Any complex process or chain of events (be it supply chains, manufacturing, price comparison and so on) require data from locations, services or devices to be brought together. Often, this data is in different formats and even if standards exist there can be problems with the collection, interpretation or manipulation that lead to an unexpected entry or error.
As an example, UK public authority open spending data ‘should’ be published in a particular standard (order of columns, contents, currency etc) but there are an estimated 81,000 column names alone. This makes even basic analytics of trends time-consuming – a data scientist will need to fix these issues first before they can get to work finding potential efficiencies across our public bodies (ironic, I know). Whilst some bodies are now using tools like Experian Aperture Data Studio to auto-standardise their data and prevent these problems at source, you can easily imagine how similar issues in the IoT could negate many of the opportunities offered by this new paradigm.
If my car can’t talk to my house because the house wants distances in KM but my car sends them in ‘time to destination’ then how will the oven know to switch on when I’m 5 minutes from home? We’re certainly seeing improvements in this area thanks to platforms such as Apple’s HomeKit, Amazon’s Alexa and Google Home but with any nascent ‘standard’ it’s already becoming difficult for consumers to buy things that connect to one or multiple platforms seamlessly (remember Blu-Ray v HD DVD?) due to differences in technical and data standards.
Whether true interoperability emerges remains to be seen but history shows how important this will be in order for the benefits of choice, competition and quality to be felt. What will be critical in the meantime though will be the ability to work with multiple standards – in my world, this is data standards. Organisations looking to take advantage of the IoT will need business-friendly tools that can help them transform data from different sources so they can use it at pace.
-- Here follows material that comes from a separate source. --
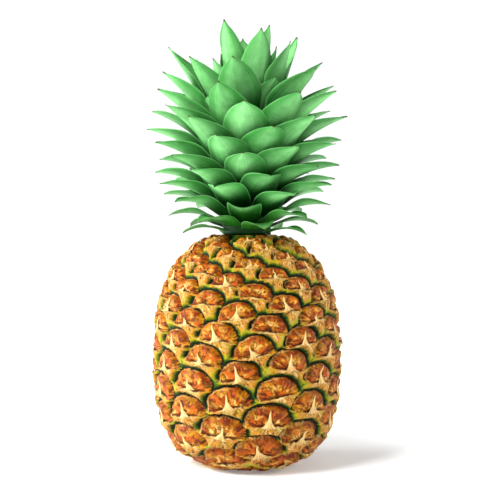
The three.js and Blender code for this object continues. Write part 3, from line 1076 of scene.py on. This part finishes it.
class PINEAPPLE_OT_crown_base(bpy.types.Operator):
    """Grow the stem of the crown with the short leaves round its foot"""

    bl_idname = "pineapple.crown_base"
    bl_label = "Crown base"

    def execute(self, context):
        crown = context.scene.pineapple_crown
        weave = Weave(JOINED_LEAVES + 1)
        angle = round_about(STEM_SIDES)
        shares = np.linspace(0, 0.95, 16)
        radius = stem_radius(shares) - STEM_CLEARANCE
        stem = polar(radius[:, None], angle[None, :], (STEM_FOOT_Z + STEM_RISE * shares)[:, None])
        foot = polar(STEM_RADIUS - STEM_CLEARANCE, angle, TOP_Z + BED_GAP)[None]
        stem = np.concatenate([foot, stem])
        top = (0, 0, stem[-1, 0, 2] + 0.001)
        values = np.zeros((*stem.shape[:2], 3))
        growth = np.full((*stem.shape[:2], 3), 0.2)
        paint = {
            "blade": ((0, 0, 0), values, (0, 0, 0)),
            "growth": ((0.2, 0.2, 0), growth, (0.2, 0.2, 0)),
        }
        weave.add(stem, (0, 0, TOP_Z + BED_GAP), top, paint)
        for number in range(JOINED_LEAVES):
            leaf = Leaf(number)
            leaf.take_root()
            weave.add(*leaf.blade(crown))
        show(weave.mesh("crown_base"), leaf_finish(crown), "crown_leaf", "crown_stem")
        return {"FINISHED"}


class PINEAPPLE_OT_crown_leaves(bpy.types.Operator):
    """Grow the long leaves of the crown, each a piece of its own"""

    bl_idname = "pineapple.crown_leaves"
    bl_label = "Crown leaves"

    def execute(self, context):
        crown = context.scene.pineapple_crown
        material = bpy.data.materials["pineapple_leaf"]
        for number in range(JOINED_LEAVES, LEAF_COUNT):
            name = f"leaf_{number - JOINED_LEAVES + 1:02d}"
            weave = Weave()
            weave.add(*Leaf(number).blade(crown))
            show(weave.mesh(f"crown_{name}"), material, "crown_leaf", name)
        return {"FINISHED"}


# ---------------------------------------------------------------- the stage

# The place of each softbox, the height it is aimed at, its size and its share of the power.
SOFTBOXES = {
    "key": ((-0.85, -0.9, 1.0), 0.14, 0.5, 1),
    "side": ((-1.3, 0.25, 0.35), 0.12, 0.6, 0.75),
    "fill": ((1.2, 0.2, 0.5), 0.12, 0.8, 0.3),
}
FLOOR_SIZE = 6  # from its middle to each side
FLOOR_Z = -0.0002  # just under the base
AIM_X = 0.0006  # how far beside the fruit's axis the camera looks
WHITE = 1.05  # strength of the world as the camera sees it


class PINEAPPLE_OT_stage(bpy.types.Operator):
    """Set the fruit on a pale floor, in soft light, before the camera"""

    bl_idname = "pineapple.stage"
    bl_label = "Stage"

    def execute(self, context):
        stage = context.scene.pineapple_stage
        context.scene.view_settings.view_transform = "Standard"
        self.floor()
        self.sky(context.scene, stage.daylight)
        for name, (place, aim_height, size, share) in SOFTBOXES.items():
            self.softbox(name, place, (0, 0, aim_height), size, stage.key * share)
        camera = bpy.data.objects.new("camera", bpy.data.cameras.new("camera"))
        camera.data.lens = stage.lens
        camera.data.sensor_width = 36
        camera.data.clip_start = 0.01
        camera.location = (0, -stage.distance, stage.camera_height)
        aim = Vector((AIM_X, 0, stage.aim_height)) - camera.location
        camera.rotation_euler = aim.to_track_quat("-Z", "Y").to_euler()
        context.scene.collection.objects.link(camera)
        context.scene.camera = camera
        return {"FINISHED"}

    @staticmethod
    def floor():
        mesh = bpy.data.meshes.new("floor")
        ways = ((-1, -1), (1, -1), (1, 1), (-1, 1))
        corners = [(x * FLOOR_SIZE, y * FLOOR_SIZE, FLOOR_Z) for x, y in ways]
        mesh.from_pydata(corners, [], [(0, 1, 2, 3)])
        finish = Finish("pale_floor")
        x, y, _ = finish.parts(finish.place())
        far = ((x * x + y * y) ** 0.5).rise(0.08, 0.22)
        inputs = {"Base Color": (0.9, 0.905, 0.915, 1), "Roughness": 0.7}
        inputs["Emission Color"] = finish.blend(far, (0.2, 0.2, 0.2), (1, 1, 1))
        inputs["Emission Strength"] = 1.0
        mesh.materials.append(finish.surface(inputs))
        floor = bpy.data.objects.new("floor", mesh)
        bpy.context.scene.collection.objects.link(floor)

    @staticmethod
    def sky(scene, daylight):
        """White to look at, and softer as a light."""
        scene.world = bpy.data.worlds.new("studio")
        scene.world.use_nodes = True
        tree = scene.world.node_tree
        background = tree.nodes["Background"]
        background.inputs["Color"].default_value = (1, 1, 1, 1)
        seen = tree.nodes.new("ShaderNodeLightPath").outputs["Is Camera Ray"]
        mix = tree.nodes.new("ShaderNodeMix")
        mix.inputs[2].default_value = daylight
        mix.inputs[3].default_value = WHITE
        tree.links.new(seen, mix.inputs[0])
        tree.links.new(mix.outputs[0], background.inputs["Strength"])

    @staticmethod
    def softbox(name, place, aim, size, power):
        light = bpy.data.lights.new(name, "AREA")
        light.size = size
        light.energy = power
        box = bpy.data.objects.new(name, light)
        box.location = place
        direction = Vector(aim) - box.location
        box.rotation_euler = direction.to_track_quat("-Z", "Y").to_euler()
        bpy.context.scene.collection.objects.link(box)


class PINEAPPLE_PT_panel(bpy.types.Panel):
    """Every piece of the pineapple, with its settings"""

    bl_label = "Pineapple"
    bl_space_type = "VIEW_3D"
    bl_region_type = "UI"
    bl_category = "Pineapple"

    def draw(self, context):
        for settings, kind in SETTINGS.items():
            box = self.layout.box()
            for name in kind.__annotations__:
                box.prop(getattr(context.scene, settings), name)
        for operator in OPERATORS:
            self.layout.operator(operator.bl_idname)


OPERATORS = [
    PINEAPPLE_OT_rind,
    PINEAPPLE_OT_bracts,
    PINEAPPLE_OT_stalk,
    PINEAPPLE_OT_crown_base,
    PINEAPPLE_OT_crown_leaves,
    PINEAPPLE_OT_stage,
]
CLASSES = [*SETTINGS.values(), *OPERATORS, PINEAPPLE_PT_panel]


def register():
    for kind in CLASSES:
        bpy.utils.register_class(kind)
    for name, kind in SETTINGS.items():
        setattr(bpy.types.Scene, name, PointerProperty(type=kind))


def unregister():
    for name in SETTINGS:
        delattr(bpy.types.Scene, name)
    for kind in reversed(CLASSES):
        bpy.utils.unregister_class(kind)


def main():
    register()
    bpy.ops.pineapple.rind()
    bpy.ops.pineapple.bracts()
    bpy.ops.pineapple.stalk()
    bpy.ops.pineapple.crown_base()
    bpy.ops.pineapple.crown_leaves()
    bpy.ops.pineapple.stage()


if __name__ == "__main__":
    main()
Data Quality – timeliness, integrity, linkability
A while ago, I tried to construct my own IoT sensor for the office – the temperature is a constant bugbear of mine so I wanted to measure it and see if I could find any trends that we could act upon (for example, if I linked the sensor data to phone logs, could I link temperature to productivity?).
Unfortunately, my shaky memory of resistors meant that I burnt out the temperature sensor immediately. All I could discern was a temperature of 999oC (even though our office was often too hot, I suspected this to be incorrect).
What I did learn though was that this simple sensor would have given me questionable data anyway – reading up on the particular model I had chosen not only identified how easy it was to burn out (thanks) but that it often went wrong if you requested readings on too regular a basis. There were also differences in readings from this model to others.
Clearly, if an organisation is considering using IoT sensors then, just like any other data collection method, they should first understand what data is being collected and at what level of integrity. Is one device as accurate as another? Does the timeliness of data affect its usefulness? How can you tell if the data collected is ultimately trustworthy?
It’s also important to consider how to link one dataset to another. If, like me, you want to look for how an environmental factor influences productivity (human or otherwise) then you’ll need data elements that can be compared easily – such as time periods that are either identical or at least comparable (for example, a sensor working once per hour and a call log system in minutes can be linked but seconds to days would be more difficult).
What the IoT may also lack for the short term is external validation of data. In a more traditional data domain such as party data (otherwise known as contact data), there are address validation tools and datasets of common names to check spellings and email validation services. In the IoT, there is not yet a shared resource to help validate whether data from a sensor or device matches an agreed standard. Standards and data quality go hand in hand so it will be important for open and/or shared resources to be made available to check whether (for example) a temperature sensor is correctly calibrated.
Towards a connected future
Whilst challenges are there now and new ones will emerge in the years to come, the promise of smart cities, smart energy grids, connected cars, smart homes and a plethora of new services to help us live our lives are immense. Clearly, though, this is a jigsaw puzzle where we’re missing a couple of the corners.
From a data management point of view, the IoT presents challenges not only in the areas of volumes, variety, velocity and veracity but also in the areas of trust, transparency and ethics.
If a consumer can’t trust that their smart meter / thermostat combo is working for their benefit (and their benefit alone) then they may be reticent to share their data with providers or even to use the very devices that are meant to make their lives easier (and in this example, save energy).
So what can we, as organisations, start doing now to build trust in IoT data both for our colleagues and the consumers who will be interacting with devices and ultimately seeing the output of them in the decisions that impact their lives? Here are a few ideas to get you started:
From my very basic and unsuccessful attempt to create an IoT device, I have at least learnt that the technology needs focus as well as the data. For anyone thinking about stepping into the IoT arena it’s this point that they should take away – the technology is exciting but the impact can only be realised when the data is managed effectively. Oh yes, and if you build a fridge that stops me eating cheese I will be very, very unhappy.